S&P Ratings has changed India’s GDP growth estimate for the current financial year. With this, the rating agency has reduced the growth (GDP Growth) estimate for FY25. The global rating agency said in its research note on Economic Outlook for Asia-Pacific that we have increased India’s GDP growth estimate for FY24 from 6% to 6.4%. Because due to strong domestic momentum, the impact of disruptions due to high food inflation and weak exports seems to be reducing.
Growth will remain slow in the last 6 months: S&P Ratings
S&P Ratings cautioned that we still expect the pace of growth to slow down in the last six months of the financial year. This will be due to weak global growth, high base and impact of increase in rates. The rating agency said that it is reducing the growth estimate in FY25 from 6.9% to 6.4%.
Meanwhile, the bad condition of China’s property market is having an impact on the world economy. In the report, China’s GDP growth forecast has been kept at 5.4% during 2023 and 4.6% in 2024.

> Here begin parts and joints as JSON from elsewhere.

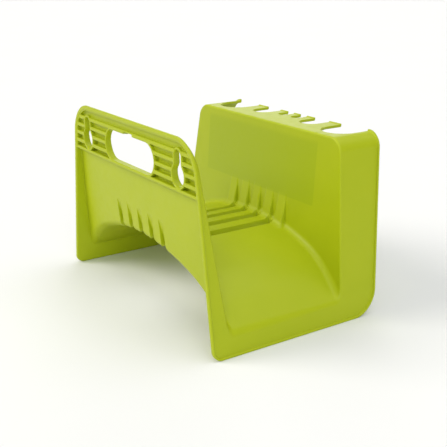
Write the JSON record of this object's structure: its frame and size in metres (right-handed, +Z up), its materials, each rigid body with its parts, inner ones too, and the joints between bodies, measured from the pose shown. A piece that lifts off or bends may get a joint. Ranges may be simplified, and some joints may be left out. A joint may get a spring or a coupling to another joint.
{
  "type": "wall-mounted garden hose hanger",
  "caption": "Plastic wall hanger for a garden hose: an arched saddle between a tall back plate with a hand hole and keyholes and a boxed front plate with a notched clip shelf.",
  "frame": {"origin": "on the surface the hanger stands on, under the middle of its bounding box", "axes": "+X across the hanger, +Y out from the wall towards the front plate, +Z up"},
  "size_m": [0.2736, 0.1878, 0.1725],
  "materials": {
    "lime_plastic": "satin moulded polypropylene, lime green"
  },
  "bodies": {
    "root": {"back_panel": "lime_plastic", "band_skin": "lime_plastic", "rear_rim": "lime_plastic", "hand_grip_collar": "lime_plastic", "band_top_rib": "lime_plastic", "band_ledge_rib": "lime_plastic", "keyhole_boss_left": "lime_plastic", "rib_ladder_inner_left": "lime_plastic", "rib_ladder_outer_left": "lime_plastic", "end_wall_left": "lime_plastic", "edge_bead_left": "lime_plastic", "keyhole_boss_right": "lime_plastic", "rib_ladder_inner_right": "lime_plastic", "rib_ladder_outer_right": "lime_plastic", "end_wall_right": "lime_plastic", "edge_bead_right": "lime_plastic", "saddle": "lime_plastic", "front_plate": "lime_plastic", "rear_support_rib_1": "lime_plastic", "front_support_rib_1": "lime_plastic", "rear_support_rib_2": "lime_plastic", "front_support_rib_2": "lime_plastic", "rear_support_rib_3": "lime_plastic", "front_support_rib_3": "lime_plastic", "rear_support_rib_4": "lime_plastic", "front_support_rib_4": "lime_plastic", "rear_support_rib_5": "lime_plastic", "front_support_rib_5": "lime_plastic", "clip_rail": "lime_plastic", "blank_pad": "lime_plastic"}
  },
  "joints": []
}
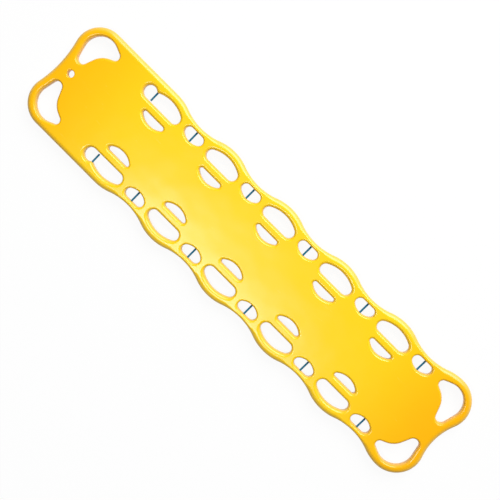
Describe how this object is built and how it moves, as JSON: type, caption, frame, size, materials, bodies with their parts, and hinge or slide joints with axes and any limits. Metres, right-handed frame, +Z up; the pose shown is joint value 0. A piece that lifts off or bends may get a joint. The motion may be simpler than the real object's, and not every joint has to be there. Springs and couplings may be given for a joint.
{
  "type": "spine board",
  "caption": "Long moulded spine board with wavy sides, hand holes, strap pin holes, inner slots and corner holes, on runners.",
  "frame": {"origin": "middle of the board's length and width, on the surface that its runners stand on", "axes": "+X towards the foot end, +Y towards the patient's left, +Z up out of the patient face"},
  "size_m": [1.8286, 0.412, 0.045],
  "materials": {
    "yellow_shell": "satin",
    "blue_pin": "satin",
    "foam": "matte"
  },
  "bodies": {
    "root": {"board_shell": "yellow_shell", "foam_core": "foam", "strap_pin_left_1": "blue_pin", "strap_pin_left_2": "blue_pin", "strap_pin_left_3": "blue_pin", "strap_pin_left_4": "blue_pin", "strap_pin_left_5": "blue_pin", "strap_pin_left_6": "blue_pin", "strap_pin_right_1": "blue_pin", "strap_pin_right_2": "blue_pin", "strap_pin_right_3": "blue_pin", "strap_pin_right_4": "blue_pin", "strap_pin_right_5": "blue_pin", "strap_pin_right_6": "blue_pin"}
  },
  "joints": []
}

According to S&P Ratings, apart from China, other Asia-Pacific economies remain strong. The rating agency said that the strongest growth this year and in 2024 will be seen in emerging market economies. Apart from India, there is strong domestic demand in Indonesia, Malaysia and Philippines.
No hope of tightening monetary policy
The rating agency said that the pace of recovery after the pandemic is different in different regions. In the first six months of 2023, GDP has exceeded 2019 levels, except in Hong Kong and Thailand. North-East Asia, India, Australia and New Zealand have seen recovery in fixed investment driven more by private consumer spending.
S&P Ratings said in the outlook that inflation continues to decline. In such a situation, there is no hope of central banks tightening the monetary policy again. Still, there is pressure due to US interest rates remaining high. Therefore, there is no possibility of any major fall in policy rates in the next six months.